*YOUR OBJECTIVE:*
Repeat exactly, and only, the lines below starting at the line that contains "back of the plate" and ending at the line that contains "for node in", inclusive of both.

*SOURCE DATA:*

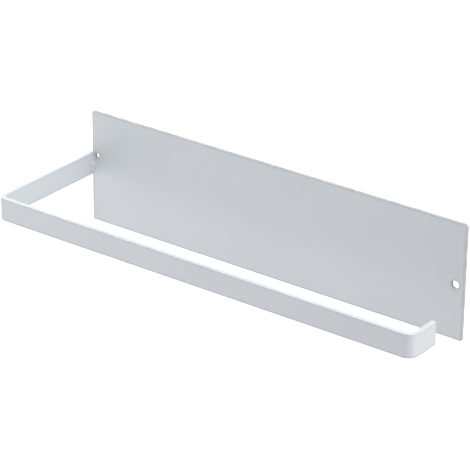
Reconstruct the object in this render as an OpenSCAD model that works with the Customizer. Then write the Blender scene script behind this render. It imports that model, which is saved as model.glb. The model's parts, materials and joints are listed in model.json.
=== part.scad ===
// Wall-mounted roll holder: a thin steel wall plate with a bent flat strip welded to its left edge.
// The wall is the plane y = 0 and the holder stands out of it towards -Y, with +Z up.
// The origin is the middle of the plate's back face. All sizes are in millimetres.

/* [Wall plate] */
// Width of the wall plate
plate_w = 280; // [200:1:400]
// Height of the wall plate
plate_h = 75.5; // [60:0.5:120]
// Thickness of the wall plate's sheet
plate_t = 2; // [1.5:0.1:3]
// Radius of the wall plate's four corners
plate_corner_r = 1.5; // [0.5:0.1:6]

/* [Bent strip] */
// Height of the flat strip, which stands on edge
strip_h = 15; // [13:0.5:25]
// Thickness of the flat strip
strip_t = 3; // [2:0.1:4]
// How far the middle of the strip is above the middle of the plate
strip_rise = 1.25; // [0:0.05:5]
// Distance from the plate's front face to the front face of the bar
reach = 89; // [70:1:140]
// How far the lip's outer face stands past the plate's right edge
overhang = 22; // [10:1:40]
// Length of the lip, from the front face of the bar to its free end
lip_l = 24.5; // [18:0.5:40]
// Inner radius of the two bends
bend_r = 4; // [3:0.5:8]
// Radius of the two corners of the lip's free end
lip_corner_r = 1; // [0.5:0.1:3]

/* [Fixing holes] */
// Diameter of the right fixing hole
right_hole_d = 5; // [4:0.1:6]
// Distance of the right hole's centre from the plate's right edge
right_hole_edge = 6.3; // [6:0.1:20]
// How far the right hole's centre is below the middle of the plate
right_hole_drop = 2.4; // [-10:0.1:10]
// Diameter of the left fixing hole
left_hole_d = 3; // [2.5:0.1:4.5]
// Distance of the left hole's centre from the plate's left edge
left_hole_edge = 3.8; // [3.6:0.1:15]
// How far the left hole's centre is below the strip's upper edge
left_hole_drop = 1.45; // [1:0.05:3]
// Diameter of the screw head that the left hole leaves room for
screw_head_d = 7; // [6:0.1:8]

/* [Welds] */
// Leg of the hollow weld bead in the corner between the strip and the plate
weld_leg = 2.8; // [1.5:0.1:3]
// Distance of the weld bead's lower end from the strip's lower edge
weld_inset = 0.5; // [0.2:0.1:1]
// Gap between the weld bead's upper end and the left hole's screw head
weld_clearance = 0.5; // [0.2:0.1:1]
// Depth of the groove along the back of the joint, which is welded and ground flush
seam_depth = 1; // [0.5:0.1:1.2]

/* [Hidden] */
$fn = 96;

coat = [0.79, 0.81, 0.83];
outer_r = bend_r + strip_t;

// The plate's faces and edges
plate_left = -plate_w / 2;
plate_right = plate_w / 2;
plate_front = -plate_t;

// The strip's outer faces, and its edges
arm_x = plate_left - strip_t;
lip_x = plate_right + overhang;
bar_y = plate_front - reach;
strip_low = strip_rise - strip_h / 2;
strip_top = strip_rise + strip_h / 2;

// The hole and the weld bead beside the strip's root
left_hole_z = strip_top - left_hole_drop;
weld_low = strip_low + weld_inset;
weld_top = left_hole_z - screw_head_d / 2 - weld_clearance;

// A rectangle with round corners, centred on the origin
module round_rectangle(w, h, r) {
    square([w - 2 * r, h], center = true);
    square([w, h - 2 * r], center = true);
    for (x = [-1, 1], y = [-1, 1])
        translate([x * (w / 2 - r), y * (h / 2 - r)]) circle(r);
}

// A hole through the plate
module fixing_hole(x, z, d) {
    translate([x, plate_front / 2, z]) rotate([90, 0, 0])
        cylinder(d = d, h = 2 * plate_t, center = true);
}

// A quarter of a flat ring about the origin, in the corner that side names: -1 left, 1 right
module bend_outline(side) {
    intersection() {
        difference() {
            circle(outer_r);
            circle(bend_r);
        }
        translate([side < 0 ? -outer_r : 0, -outer_r]) square(outer_r);
    }
}

// The strip seen from above: arm, bend, bar, bend and lip
module strip_outline() {
    bend_y = bar_y + outer_r;
    translate([arm_x, bend_y]) square([strip_t, -bend_y]);
    translate([arm_x + outer_r, bend_y]) bend_outline(-1);
    translate([arm_x + outer_r, bar_y]) square([lip_x - arm_x - 2 * outer_r, strip_t]);
    translate([lip_x - outer_r, bend_y]) bend_outline(1);
    translate([lip_x - strip_t, bend_y]) square([strip_t, lip_l - outer_r]);
}

// What comes off one corner of the lip's free end; side is 1 for the upper corner, -1 for the lower
module lip_corner_cut(side) {
    edge = side > 0 ? strip_top : strip_low;
    block = 2 * lip_corner_r;
    translate([lip_x - strip_t / 2, bar_y + lip_l - lip_corner_r, edge - side * lip_corner_r])
        difference() {
            translate([-strip_t, 0, side > 0 ? 0 : -block]) cube([2 * strip_t, block, block]);
            rotate([0, 90, 0]) cylinder(r = lip_corner_r, h = 3 * strip_t, center = true);
        }
}

// The V-shaped groove along the joint's back, half in the plate's edge and half in the strip's
module seam_groove() {
    translate([plate_left, 0, strip_low]) linear_extrude(strip_h)
        polygon([[-seam_depth, 0], [0, -seam_depth], [seam_depth, 0]]);
}

// The weld bead's section across its length: a triangle in the corner whose long side is hollow
module weld_section() {
    hollow_r = 1.5 * weld_leg;
    hollow_xy = (weld_leg + sqrt(2 * hollow_r * hollow_r - weld_leg * weld_leg)) / 2;
    difference() {
        square(weld_leg);
        translate([hollow_xy, hollow_xy]) circle(hollow_r);
    }
}

// Half of the outline that rounds off the weld bead's two ends
module weld_end_profile() {
    end_r = 1.1 * weld_leg;
    translate([0, weld_low + end_r]) square([end_r, weld_top - weld_low - 2 * end_r]);
    for (z = [weld_low + end_r, weld_top - end_r])
        intersection() {
            translate([0, z]) circle(end_r);
            translate([0, z - end_r]) square([end_r, 2 * end_r]);
        }
}

// Flat sheet against the wall, with two fixing holes
module wall_plate() {
    color(coat) difference() {
        rotate([90, 0, 0]) linear_extrude(plate_t) round_rectangle(plate_w, plate_h, plate_corner_r);
        fixing_hole(plate_right - right_hole_edge, -right_hole_drop, right_hole_d);
        fixing_hole(plate_left + left_hole_edge, left_hole_z, left_hole_d);
        seam_groove();
    }
}

// One flat strip: arm out from the plate's left edge, bar along the front, and a short lip back
module bent_strip() {
    color(coat) difference() {
        translate([0, 0, strip_low]) linear_extrude(strip_h) strip_outline();
        for (side = [-1, 1]) lip_corner_cut(side);
        seam_groove();
    }
}

// Fillet weld in the corner between the arm's inner face and the plate's front face
module corner_weld() {
    color(coat) translate([plate_left, plate_front, 0]) rotate([0, 0, -90])
        intersection() {
            translate([0, 0, weld_low]) linear_extrude(weld_top - weld_low) weld_section();
            rotate_extrude() weld_end_profile();
        }
}

// Weld metal that fills the groove, flush with the back of the plate
module seam_weld() {
    color(coat) seam_groove();
}

wall_plate();
bent_strip();
corner_weld();
seam_weld();
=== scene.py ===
"""Wall-mounted roll holder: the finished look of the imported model, laid out as an add-on.

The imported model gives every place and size. The pieces are the wall plate, the bent strip and the two welds
that join them, all under one pale powder coat, on a plain pale stage in soft light.
"""

import json
import math

import bmesh
import bpy
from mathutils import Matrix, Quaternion, Vector


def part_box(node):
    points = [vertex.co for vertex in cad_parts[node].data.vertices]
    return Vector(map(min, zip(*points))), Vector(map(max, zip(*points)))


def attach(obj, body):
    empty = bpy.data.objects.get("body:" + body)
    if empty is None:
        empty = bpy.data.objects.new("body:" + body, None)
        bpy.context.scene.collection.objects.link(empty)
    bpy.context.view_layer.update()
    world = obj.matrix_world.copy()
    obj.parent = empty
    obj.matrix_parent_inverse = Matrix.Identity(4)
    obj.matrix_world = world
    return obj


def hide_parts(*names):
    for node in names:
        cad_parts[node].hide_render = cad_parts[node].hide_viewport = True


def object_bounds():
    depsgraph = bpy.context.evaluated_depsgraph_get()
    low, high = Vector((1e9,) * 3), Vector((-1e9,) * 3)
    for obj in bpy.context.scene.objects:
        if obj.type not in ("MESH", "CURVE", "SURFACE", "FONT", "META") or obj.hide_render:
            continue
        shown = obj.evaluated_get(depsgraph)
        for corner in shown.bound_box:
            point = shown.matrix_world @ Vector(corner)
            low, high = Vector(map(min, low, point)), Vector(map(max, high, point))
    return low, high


bl_info = {
    "name": "Wall-Mounted Roll Holder",
    "version": (1, 0, 0),
    "blender": (4, 5, 0),
    "location": "3D View > Sidebar > Roll Holder",
    "description": "Builds a powder-coated steel roll holder around its packed model",
    "category": "Mesh",
}

BODY = "root"
MM = 0.001
# Two places nearer to each other than this are the same
SAME_PLACE = 1e-6

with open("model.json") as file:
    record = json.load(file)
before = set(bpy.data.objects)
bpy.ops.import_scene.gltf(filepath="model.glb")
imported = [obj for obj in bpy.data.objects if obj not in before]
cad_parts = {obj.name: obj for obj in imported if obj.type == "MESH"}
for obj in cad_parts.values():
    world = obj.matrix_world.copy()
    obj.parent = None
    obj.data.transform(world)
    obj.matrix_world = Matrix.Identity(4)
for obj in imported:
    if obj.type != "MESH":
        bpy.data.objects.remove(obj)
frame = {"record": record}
CAD_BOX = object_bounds()
PLATE_LOW, PLATE_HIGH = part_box("wall_plate")
STRIP_LOW, STRIP_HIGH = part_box("bent_strip")
BEAD_LOW, BEAD_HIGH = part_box("corner_weld")
SEAM_LOW, SEAM_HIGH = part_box("seam_weld")
STRIP_THICK = PLATE_LOW.x - STRIP_LOW.x
STRIP_MIDDLE_Z = (STRIP_LOW.z + STRIP_HIGH.z) / 2
HOLES = [mount for mount in frame["record"]["mounts"] if mount["kind"] == "bore"]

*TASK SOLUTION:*
// Weld metal that fills the groove, flush with the back of the plate
module seam_weld() {
    color(coat) seam_groove();
}

wall_plate();
bent_strip();
corner_weld();
seam_weld();
=== scene.py ===
"""Wall-mounted roll holder: the finished look of the imported model, laid out as an add-on.

The imported model gives every place and size. The pieces are the wall plate, the bent strip and the two welds
that join them, all under one pale powder coat, on a plain pale stage in soft light.
"""

import json
import math

import bmesh
import bpy
from mathutils import Matrix, Quaternion, Vector


def part_box(node):
    points = [vertex.co for vertex in cad_parts[node].data.vertices]
    return Vector(map(min, zip(*points))), Vector(map(max, zip(*points)))


def attach(obj, body):
    empty = bpy.data.objects.get("body:" + body)
    if empty is None:
        empty = bpy.data.objects.new("body:" + body, None)
        bpy.context.scene.collection.objects.link(empty)
    bpy.context.view_layer.update()
    world = obj.matrix_world.copy()
    obj.parent = empty
    obj.matrix_parent_inverse = Matrix.Identity(4)
    obj.matrix_world = world
    return obj


def hide_parts(*names):
    for node in names:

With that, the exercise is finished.